(Object modeling scripts)
>>>>

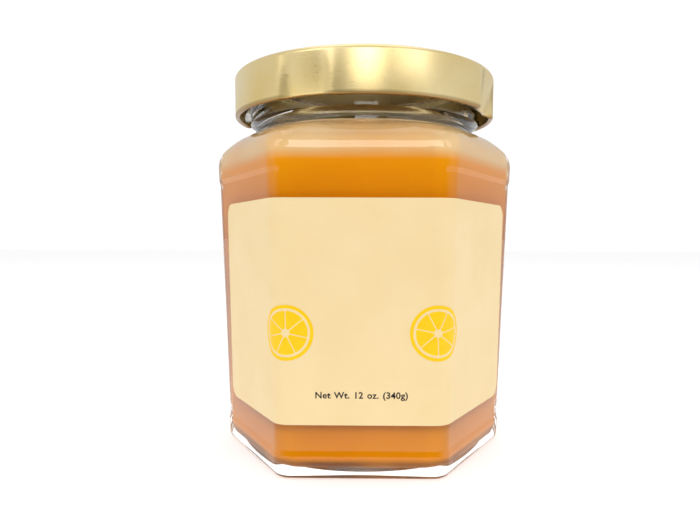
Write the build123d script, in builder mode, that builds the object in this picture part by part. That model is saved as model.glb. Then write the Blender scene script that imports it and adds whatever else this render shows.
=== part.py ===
"""A hexagonal glass jar of creamed honey with a twist-off metal lid and a wrapped paper label.

Sizes are in millimetres. The jar stands on z = 0 with its axis on +Z, and the middle face of the
label looks along -Y. The six corners of the body point along +X, -X and every 60 degrees between.
"""

import os
from math import cos, pi, radians, tan

from build123d import *

# ---- Glass body: a drafted hexagon with rounded corners ---------------------------------------
SIDES = 6
BASE_FLATS = 63.5  # across the flats of the label panel, carried down to z = 0
DRAFT = 1.5  # degrees that each face leans outwards
CORNER_RADIUS = 4.35  # outside radius of the upright corners
PANEL_RECESS = 0.25  # how far the label panel lies behind the heel and the ridge
EASE_HEIGHT = 1.2  # height of the slopes that lead into the label panel
HEEL_HEIGHT = 5.5
HEEL_ROUND = 1.8  # radius where the heel turns under
PANEL_HEIGHT = 63.5
RIDGE_HEIGHT = 3.4  # proud band between the label panel and the shoulder

# ---- Shoulder: the hexagon turns into the round neck ------------------------------------------
SHOULDER_HEIGHT = 7.9
SHOULDER_POWER = 2.5  # how late the shoulder turns in: 1 is a straight cone
SHOULDER_STEPS = 6
ROUND_RESIDUE = 0.25  # how far from fully round the corners of the last section stay
NECK_LAP = 0.15  # how far the last section lies inside the round neck or bore that passes through it

# ---- Neck and its finish for a 63 mm twist-off lid --------------------------------------------
NECK_HEIGHT = 13.6  # from the shoulder's top to the sealing rim
FINISH_RADIUS = 29.4
FINISH_WALL = 3.4  # glass between the bore and the finish
NECK_STEP = 1.4  # how far the narrowest part of the neck lies behind the finish
FLARE_HEIGHT = 2.3  # concave flare between the neck and the finish
RIM_ROUND = 0.9
THREAD_COUNT = 4
THREAD_DEPTH = 1.4  # how far a thread stands out of the finish
THREAD_THICKNESS = 1.4
THREAD_SWEEP = 44.0  # degrees of one thread
THREAD_RISE = 1.8
THREAD_OVER_LUG = 0.5  # clear height between a lid lug and the thread above it
THREAD_ROOT = 0.6  # how deep each thread is rooted in the finish

# ---- Inside of the glass ----------------------------------------------------------------------
WALL = 2.6
FLOOR = 3.2
INNER_CORNER_RADIUS = 5.4
INNER_FLOOR_ROUND = 3.0
SHOULDER_WALL = 2.4  # upright thickness of the glass at the shoulder's top
BORE_START = 1.0  # how far below the inner shoulder's top the bore's wall starts
PUSH_UP_RADIUS = 23.0
PUSH_UP_DEPTH = 1.2
PUSH_UP_SLOPE = 50.0  # degrees of lean of the recess's side

# ---- Filling ----------------------------------------------------------------------------------
HEADSPACE = 14.3  # from the sealing rim down to the froth
FROTH_DEPTH = 1.7
FILL_GAP = 0.05  # clearance between the filling and the glass, and under the froth

# ---- Lid --------------------------------------------------------------------------------------
LID_SHEET = 0.5
LID_ROUND = 1.4  # outside radius between the skirt and the top
LID_HEIGHT = 10.5
LID_THREAD_GAP = 1.9  # clearance between the threads and the skirt
LID_SEAT_GAP = 0.1  # clearance between the lid's channel and the glass rim
LID_BORE_GAP = 1.2  # clearance between the lid's sunken middle and the bore
LID_PANEL_DROP = 0.5
LID_PANEL_SLOPE = 0.6  # width of the step around the sunken middle
CURL_RADIUS = 0.85  # rolled lower edge
LUG_COUNT = THREAD_COUNT
LUG_WIDTH = 9.0
LUG_GAP = 1.05  # clearance between a lug and the finish
LUG_THICKNESS = 0.8
LUG_ANGLE = -120.0  # degrees about +Z of the first lug

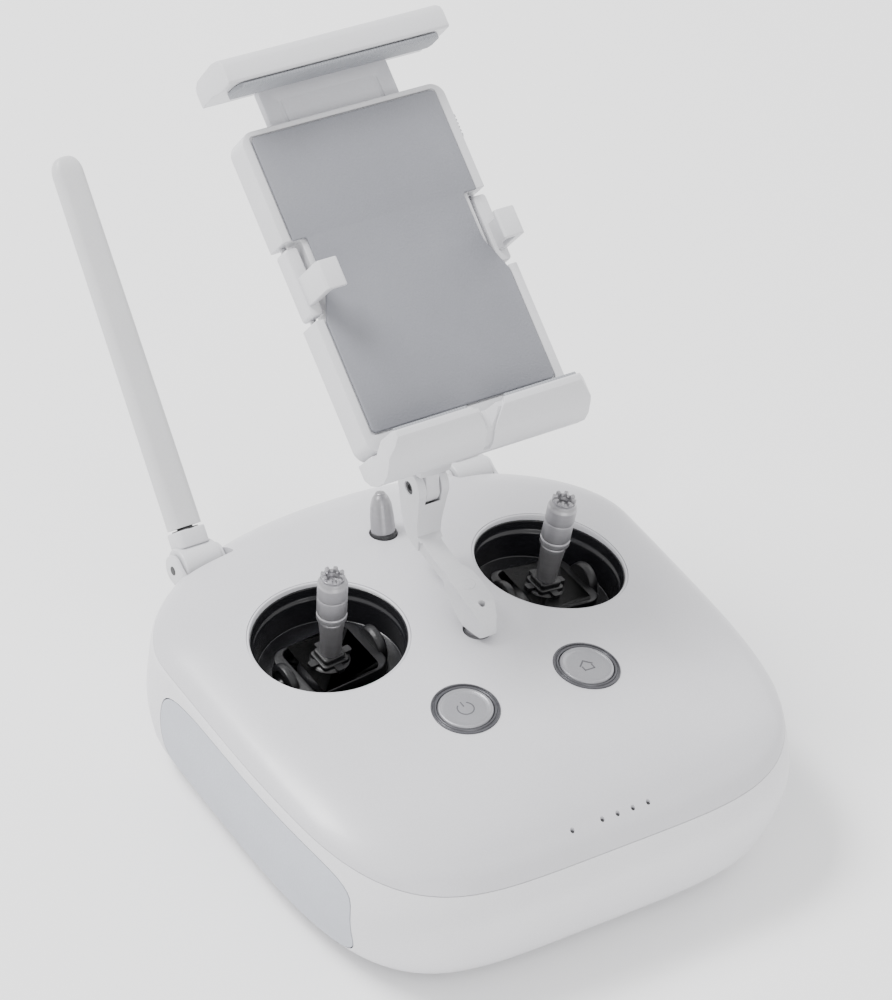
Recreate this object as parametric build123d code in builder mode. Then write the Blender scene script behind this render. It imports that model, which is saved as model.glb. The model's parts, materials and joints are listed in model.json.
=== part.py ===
from build123d import *
from math import atan2, cos, degrees, pi, radians, sin
import os

os.makedirs("parts", exist_ok=True)

# ---------------------------------------------------------------------------
# Driving dimensions, millimetres.  X is the user's right, Y points away from
# the user, Z is up.  The origin is the centre of the flat underside.
# ---------------------------------------------------------------------------

# Body, as horizontal sections: height, half width, rear y, front y,
# y of the widest line, roundness of the rear half, roundness of the front half.
BODY_LEVELS = (
    (0.0, 70.5, 70.0, -71.0, 32.0, 2.2, 4.6),
    (3.0, 78.0, 77.5, -78.5, 32.5, 2.2, 4.6),
    (12.0, 84.0, 83.7, -84.4, 32.7, 2.2, 4.6),
    (30.0, 87.2, 87.1, -86.8, 32.7, 2.2, 4.6),
    (44.0, 87.0, 86.8, -80.3, 32.7, 2.2, 4.5),
    (48.0, 84.0, 83.5, -76.0, 32.0, 2.2, 4.3),
    (51.0, 78.5, 78.5, -72.0, 30.0, 2.2, 4.0),
    (53.5, 70.5, 73.0, -67.5, 26.0, 2.2, 3.6),
    (55.5, 61.5, 66.5, -63.0, 20.0, 2.2, 3.2),
    (57.2, 51.5, 58.0, -58.5, 12.0, 2.1, 2.8),
    (58.6, 40.5, 48.5, -53.0, 5.0, 2.1, 2.5),
    (59.8, 28.0, 34.5, -43.0, -2.0, 2.0, 2.2),
    (60.6, 12.0, 14.0, -24.0, -5.0, 2.0, 2.0),
)
OUTLINE_POINTS = 48
OUTLINE_START = -60.0
SHELL_WALL = 4.0
FLOOR_WALL = 3.0
ROOF_WALL = 2.8
SEAM_SIDE_Z = 45.5
SEAM_FRONT_Z = 38.0
SEAM_BEND_Y = -20.0
SEAM_FRONT_Y = -92.0
SEAM_GAP = 0.2

# Grips
GRIP_REAR_Y = 38.0
GRIP_FRONT_Y = -62.0
GRIP_TOP_Z = 44.3
GRIP_BOTTOM_Z = 5.5
GRIP_CORNER = 7.0
GRIP_INNER_X = 60.0

# Stick wells
WELL_X = 41.0
WELL_Y = 19.0
WELL_Z = 58.0
WELL_LEAN = 0.123
WELL_LEAN_BACK = 0.045
WELL_R = 25.2
WELL_DEPTH = 15.0
WELL_WALL = 1.4
PIVOT_DEPTH = 13.0
GIMBAL_R = 19.5
STICK_LEAN = 0.078
STICK_TOP = 25.3
STICK_R = 3.3
HEAD_R = 4.75
STICK_SWING = 20.0

CHARGE_X = 14.6

# Face buttons and lights
BUTTON_X = 22.15
BUTTON_Y = -28.8
BUTTON_Z = 60.0
BUTTON_LEAN = 0.068
RING_R = 10.5
BUTTON_R = 8.6
BUTTON_TRAVEL = 0.9
LIGHT_R = 0.7
LIGHT_Y = -76.8
LIGHT_PITCH = 5.56
STATUS_LIGHT_X = -13.76
FIRST_BATTERY_LIGHT_X = -2.92

# Centre support of the device holder
POST_R = 3.9
REAR_POST_Y = 53.4
FRONT_POST_Y = -1.0
FACE_Z = 59.6
TILT_Y = 36.0
TILT_Z = 91.0
TILT_PIN_R = 1.5
KNUCKLE_R = 6.3
BRACKET_W = 11.0
TONGUE_W = 5.0

# Device holder, in its own plane: x across, y up the pad, z out of the pad
HOLDER_Y = 20.5
HOLDER_Z = 133.0
HOLDER_TILT = 34.4
HOLDER_HALF_W = 36.0
HOLDER_LEN = 99.0
HOLDER_THICK = 9.5
PAD_HALF_W = 32.7
PAD_LEN = 97.0
PAD_THICK = 1.2
NOTCH_LOW = 38.0
NOTCH_HIGH = 63.0
NOTCH_DEEP = 5.0
SLIDE_HALF_W = 23.0
SLIDE_THICK = 3.0
SLIDE_LOW = 34.0
SLIDE_HIGH = 112.0
JAW_HALF_W = 39.0
JAW_REACH = 12.5
LIP_REACH = 13.0

# Antennas
ANTENNA_X = 51.0
ANTENNA_Y = 80.0
ANTENNA_Z = 43.0
ANTENNA_RISE = 43.5
ANTENNA_PIN_R = 1.5
EAR_INNER = 6.9
EAR_OUTER = 8.5
BLADE_ROOT = 12.0
BLADE_TIP = 135.0
BLADE_HALF_W = 5.6
BLADE_THICK = 6.0
RUN = 0.3


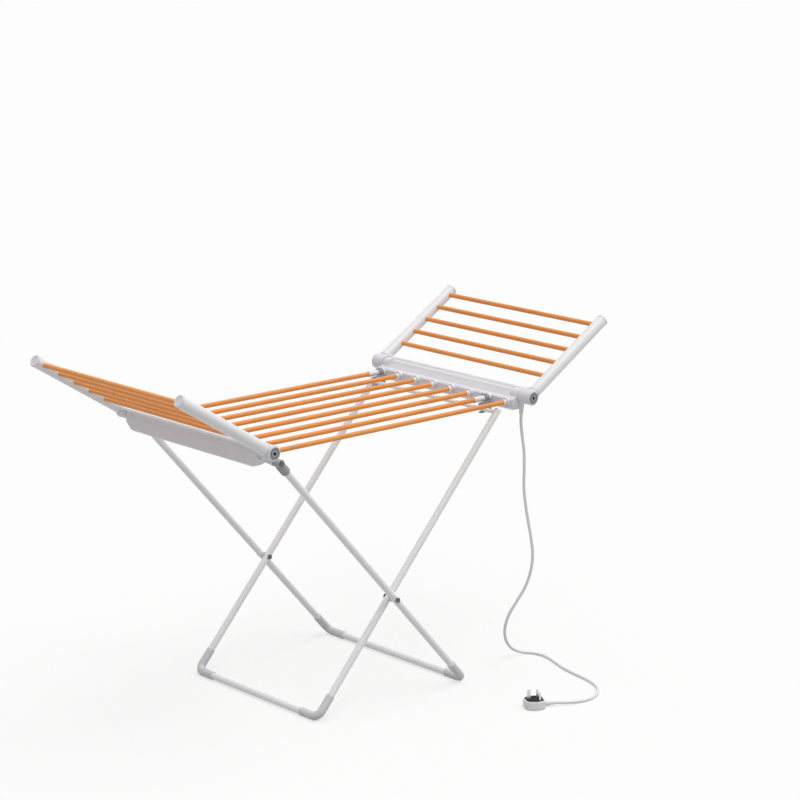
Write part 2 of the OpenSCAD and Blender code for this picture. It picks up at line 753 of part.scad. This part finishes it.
module plug_pins() {
  color(silver) plug_frame() translate([0, 0, plug_t - plug_recess]) {
    for (s = [-1, 1]) translate([pin_line_x - pin_t / 2, s * pin_pitch / 2 - 0.8 * pin_t, 0])
      cube([pin_t, 1.6 * pin_t, pin_len]);
    translate([pin_line_x + pin_pitch - pin_t, -pin_t / 2, 0]) cube([2 * pin_t, pin_t, earth_pin_len]);
  }
}

housing_base(-1);  // left_housing_base
housing_cover(-1);  // left_housing_cover
housing_base(1);  // right_housing_base
housing_cover(1);  // right_housing_cover
for (i = [0 : bar_count - 1])
  deck_bar(i);
left_ferrules();
right_ferrules();
leg_clips();
leg_pivot_pins();
hinge_screws();
cord_gland();
cord();
plug_body();
plug_pins();
wiring(-1);  // left_wiring
wiring(1);  // right_wiring
deck_heaters();
wing_arm(-1, -1);  // left_arm_near
wing_arm(-1, 1);  // left_arm_far
wing_knuckles(-1);  // left_knuckles
wing_tip_caps(-1);  // left_tip_caps
for (i = [0 : wing_bars - 1])
  wing_bar(-1, i);
stay_bar(-1);  // left_stay_bar
wing_heaters(-1);  // left_wing_heaters
wing_arm(1, -1);  // right_arm_near
wing_arm(1, 1);  // right_arm_far
wing_knuckles(1);  // right_knuckles
wing_tip_caps(1);  // right_tip_caps
for (i = [0 : wing_bars - 1])
  wing_bar(1, i);
stay_bar(1);  // right_stay_bar
wing_heaters(1);  // right_wing_heaters
outer_leg(-1);  // outer_leg_near
outer_leg(1);  // outer_leg_far
outer_frame() floor_bar(outer_half_w);  // outer_floor_bar
outer_feet();
outer_knuckles();
cross_rivets();
cross_spacers();
inner_leg(-1);  // inner_leg_near
inner_leg(1);  // inner_leg_far
inner_frame() floor_bar(inner_half_w);  // inner_floor_bar
inner_feet();
inner_top_rod();
inner_top_caps();
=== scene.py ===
"""Looks of the heated clothes airer: camera, mains lead, finishes, fillets, floor and light.

Lengths are in metres, unless a comment says otherwise.
"""

import math

import bpy
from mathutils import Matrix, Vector


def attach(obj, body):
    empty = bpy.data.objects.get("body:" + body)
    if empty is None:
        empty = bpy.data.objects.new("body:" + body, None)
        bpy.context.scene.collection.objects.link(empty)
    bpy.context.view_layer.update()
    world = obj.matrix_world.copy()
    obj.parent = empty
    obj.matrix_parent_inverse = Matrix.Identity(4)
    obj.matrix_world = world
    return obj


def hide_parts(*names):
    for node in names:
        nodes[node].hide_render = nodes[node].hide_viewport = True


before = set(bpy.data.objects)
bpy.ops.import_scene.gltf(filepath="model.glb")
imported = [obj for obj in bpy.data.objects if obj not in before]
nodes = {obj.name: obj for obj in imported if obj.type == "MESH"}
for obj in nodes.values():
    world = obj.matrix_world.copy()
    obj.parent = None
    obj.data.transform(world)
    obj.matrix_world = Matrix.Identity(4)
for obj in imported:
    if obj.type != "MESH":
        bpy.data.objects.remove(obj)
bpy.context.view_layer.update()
MM = 0.001

# Camera, at the photograph's place and viewing angle. The lens and the sensor are in millimetres
CAMERA_AT = Vector((-3.68, -4.325, 1.986))
CAMERA_AIM = Vector((0.556, 0.380, 0.5))
CAMERA_LENS = 116.4
SENSOR_WIDTH = 36
FARTHEST_SEEN = 200


def make_camera():
    data = bpy.data.cameras.new("camera")
    data.lens = CAMERA_LENS
    data.sensor_width = SENSOR_WIDTH
    data.clip_end = FARTHEST_SEEN
    camera = bpy.data.objects.new("camera", data)
    bpy.context.scene.collection.objects.link(camera)
    camera.location = CAMERA_AT
    camera.rotation_mode = "QUATERNION"
    camera.rotation_quaternion = (CAMERA_AIM - CAMERA_AT).to_track_quat("-Z", "Y")
    bpy.context.scene.camera = camera


make_camera()

# Mains lead, on the route that its solid follows. The route's points are in millimetres
CORD_DIAMETER = 7 * MM
CORD_ROUTE = [
    (386, -224, 598), (386, -224, 578), (388, -226, 548), (391, -230, 510), (391, -231, 468),
    (391, -231, 424), (394, -234, 384), (399, -238, 344), (404, -243, 304), (407, -246, 264),
    (404, -243, 224), (395, -235, 186), (380, -222, 150), (366, -210, 116), (362, -202, 82),
    (374, -194, 50), (398, -188, 24), (427, -188, 8), (450, -204, 3.5), (457, -234, 3.5),
    (450, -268, 3.5), (437, -304, 3.5), (424, -346, 3.5), (416, -388, 3.5), (408, -432, 3.5),
    (391, -473, 3.5), (361, -503, 3.5), (325, -518, 3.5), (290, -514, 4), (262, -504, 6),
    (237.65, -490.5, 8),
]
PROFILE_RADIUS = 1
PROFILE_STEPS = 5
STEPS_PER_POINT = 8


def smooth_curve(name, points, diameter):
    """A round tube along one smooth curve through the points.

    Each point scales the profile to the tube's own radius. The curve's box reaches as far past the
    points as that scale says, and with a scale of 1 it would be a metre too large all round.
    """
    data = bpy.data.curves.new(name, "CURVE")
    data.dimensions = "3D"
    data.bevel_depth = PROFILE_RADIUS
    data.bevel_resolution = PROFILE_STEPS
    data.resolution_u = STEPS_PER_POINT
    data.use_fill_caps = True
    spline = data.splines.new("BEZIER")
    spline.bezier_points.add(len(points) - 1)
    before = [2 * points[0] - points[1], *points[:-1]]
    after = [*points[1:], 2 * points[-1] - points[-2]]
    for place, point, last, following in zip(spline.bezier_points, points, before, after):
        slope = (following - last) / 2
        place.co = point
        place.radius = diameter / 2 / PROFILE_RADIUS
        place.handle_left = point - slope / 3
        place.handle_right = point + slope / 3
    piece = bpy.data.objects.new(name, data)
    bpy.context.scene.collection.objects.link(piece)
    return piece


def make_cord():
    route = [Vector(point) * MM for point in CORD_ROUTE]
    cord = smooth_curve("mains_lead", route, CORD_DIAMETER)
    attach(cord, "deck")
    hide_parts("cord")
    return cord


cord = make_cord()

# Finishes. Noise keeps mostly between these two values, so they are mapped to its full effect
NOISE_LOW = 0.3
NOISE_HIGH = 0.7
PLAIN_SPECULAR = 0.5
WHITE = (1, 1, 1, 1)


def linear(red, green, blue):
    """An sRGB colour, given as 0 to 255, as a linear colour. The numbers are the standard's."""
    def channel(value):
        share = value / 255
        return share / 12.92 if share <= 0.04045 else ((share + 0.055) / 1.055) ** 2.4
    return (channel(red), channel(green), channel(blue), 1)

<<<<

Exactly the lines from the line with "plug_pins();" to the line with "obj.parent = None", both included, are to be extracted, and no others.

plug_pins();
wiring(-1);  // left_wiring
wiring(1);  // right_wiring
deck_heaters();
wing_arm(-1, -1);  // left_arm_near
wing_arm(-1, 1);  // left_arm_far
wing_knuckles(-1);  // left_knuckles
wing_tip_caps(-1);  // left_tip_caps
for (i = [0 : wing_bars - 1])
  wing_bar(-1, i);
stay_bar(-1);  // left_stay_bar
wing_heaters(-1);  // left_wing_heaters
wing_arm(1, -1);  // right_arm_near
wing_arm(1, 1);  // right_arm_far
wing_knuckles(1);  // right_knuckles
wing_tip_caps(1);  // right_tip_caps
for (i = [0 : wing_bars - 1])
  wing_bar(1, i);
stay_bar(1);  // right_stay_bar
wing_heaters(1);  // right_wing_heaters
outer_leg(-1);  // outer_leg_near
outer_leg(1);  // outer_leg_far
outer_frame() floor_bar(outer_half_w);  // outer_floor_bar
outer_feet();
outer_knuckles();
cross_rivets();
cross_spacers();
inner_leg(-1);  // inner_leg_near
inner_leg(1);  // inner_leg_far
inner_frame() floor_bar(inner_half_w);  // inner_floor_bar
inner_feet();
inner_top_rod();
inner_top_caps();
=== scene.py ===
"""Looks of the heated clothes airer: camera, mains lead, finishes, fillets, floor and light.

Lengths are in metres, unless a comment says otherwise.
"""

import math

import bpy
from mathutils import Matrix, Vector


def attach(obj, body):
    empty = bpy.data.objects.get("body:" + body)
    if empty is None:
        empty = bpy.data.objects.new("body:" + body, None)
        bpy.context.scene.collection.objects.link(empty)
    bpy.context.view_layer.update()
    world = obj.matrix_world.copy()
    obj.parent = empty
    obj.matrix_parent_inverse = Matrix.Identity(4)
    obj.matrix_world = world
    return obj


def hide_parts(*names):
    for node in names:
        nodes[node].hide_render = nodes[node].hide_viewport = True


before = set(bpy.data.objects)
bpy.ops.import_scene.gltf(filepath="model.glb")
imported = [obj for obj in bpy.data.objects if obj not in before]
nodes = {obj.name: obj for obj in imported if obj.type == "MESH"}
for obj in nodes.values():
    world = obj.matrix_world.copy()
    obj.parent = None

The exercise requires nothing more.